### Goal of the exercise
Copy out all of the material, matching it word for word.

### Source material
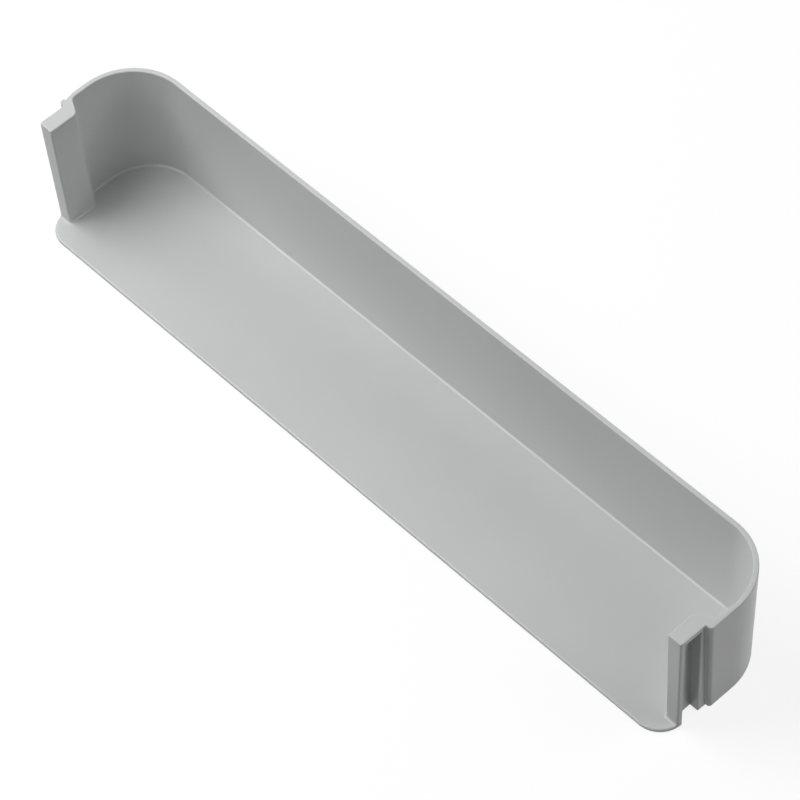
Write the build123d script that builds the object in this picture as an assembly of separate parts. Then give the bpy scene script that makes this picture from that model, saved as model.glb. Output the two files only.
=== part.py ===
from build123d import *
import math
import os

# Overall size, in millimetres
length = 470.0                   # over the end walls, at the rim
depth = 80.9                     # open edge of the floor to the outside of the front wall
height = 74.8                    # underside of the floor to the rim

# Moulded thicknesses
wall = 2.8                       # front wall, end walls and inner walls of the posts
floor_thickness = 2.3
post_top_thickness = 2.6         # roof over each lug pocket
post_face_thickness = 2.7        # strip of each post that faces the open edge

# Draft over the full height
end_draft = 4.1                  # each end wall leans outwards this much towards the rim
front_draft = 0.8
post_side_draft = 3.0            # outer side of each post and of the floor below it
post_inner_draft = 2.0           # side of each post that faces the tray
rib_draft = 2.6                  # the back of each guide rib moves this much towards the open edge

# Corners seen from above
front_corner_radius = 34.4       # outside, between the front wall and an end wall, at the rim
corner_taper = 1.1               # the front corners are this much tighter at the underside
floor_corner_radius = 14.7       # free corners of the floor at the open edge
joggle_radius = 4.0              # both bends where the end wall steps inwards
post_corner_radius = 0.8         # inner front corner of each post
shoulder_radius = 1.8            # outer edge where the end wall stands proud of the post
nook_radius = 0.5                # inner corner between the shoulder and the guide rib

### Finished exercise
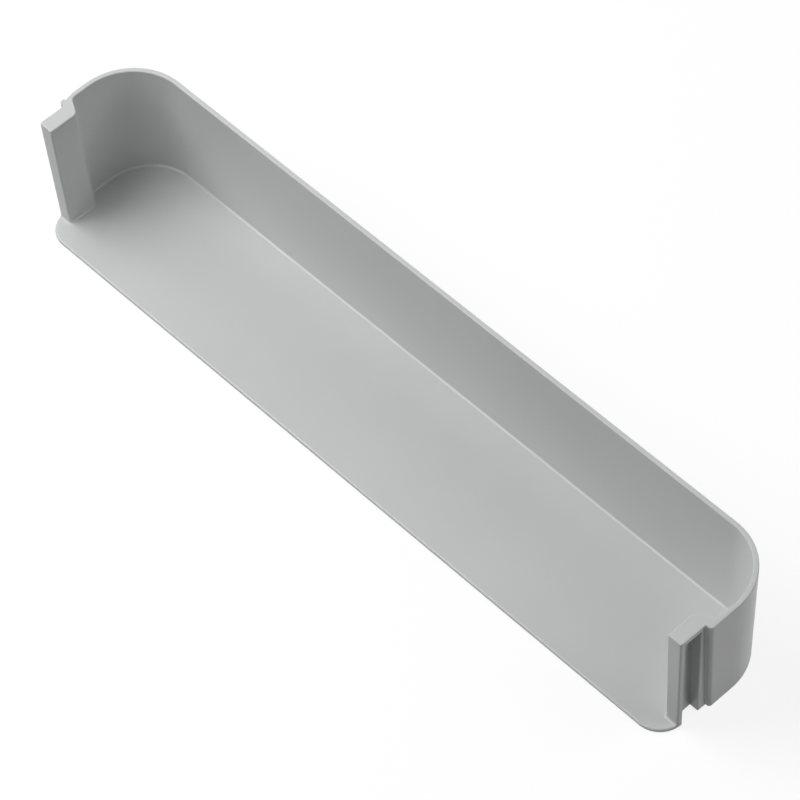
Write the build123d script that builds the object in this picture as an assembly of separate parts. Then give the bpy scene script that makes this picture from that model, saved as model.glb. Output the two files only.
=== part.py ===
from build123d import *
import math
import os

# Overall size, in millimetres
length = 470.0                   # over the end walls, at the rim
depth = 80.9                     # open edge of the floor to the outside of the front wall
height = 74.8                    # underside of the floor to the rim

# Moulded thicknesses
wall = 2.8                       # front wall, end walls and inner walls of the posts
floor_thickness = 2.3
post_top_thickness = 2.6         # roof over each lug pocket
post_face_thickness = 2.7        # strip of each post that faces the open edge

# Draft over the full height
end_draft = 4.1                  # each end wall leans outwards this much towards the rim
front_draft = 0.8
post_side_draft = 3.0            # outer side of each post and of the floor below it
post_inner_draft = 2.0           # side of each post that faces the tray
rib_draft = 2.6                  # the back of each guide rib moves this much towards the open edge

# Corners seen from above
front_corner_radius = 34.4       # outside, between the front wall and an end wall, at the rim
corner_taper = 1.1               # the front corners are this much tighter at the underside
floor_corner_radius = 14.7       # free corners of the floor at the open edge
joggle_radius = 4.0              # both bends where the end wall steps inwards
post_corner_radius = 0.8         # inner front corner of each post
shoulder_radius = 1.8            # outer edge where the end wall stands proud of the post
nook_radius = 0.5                # inner corner between the shoulder and the guide rib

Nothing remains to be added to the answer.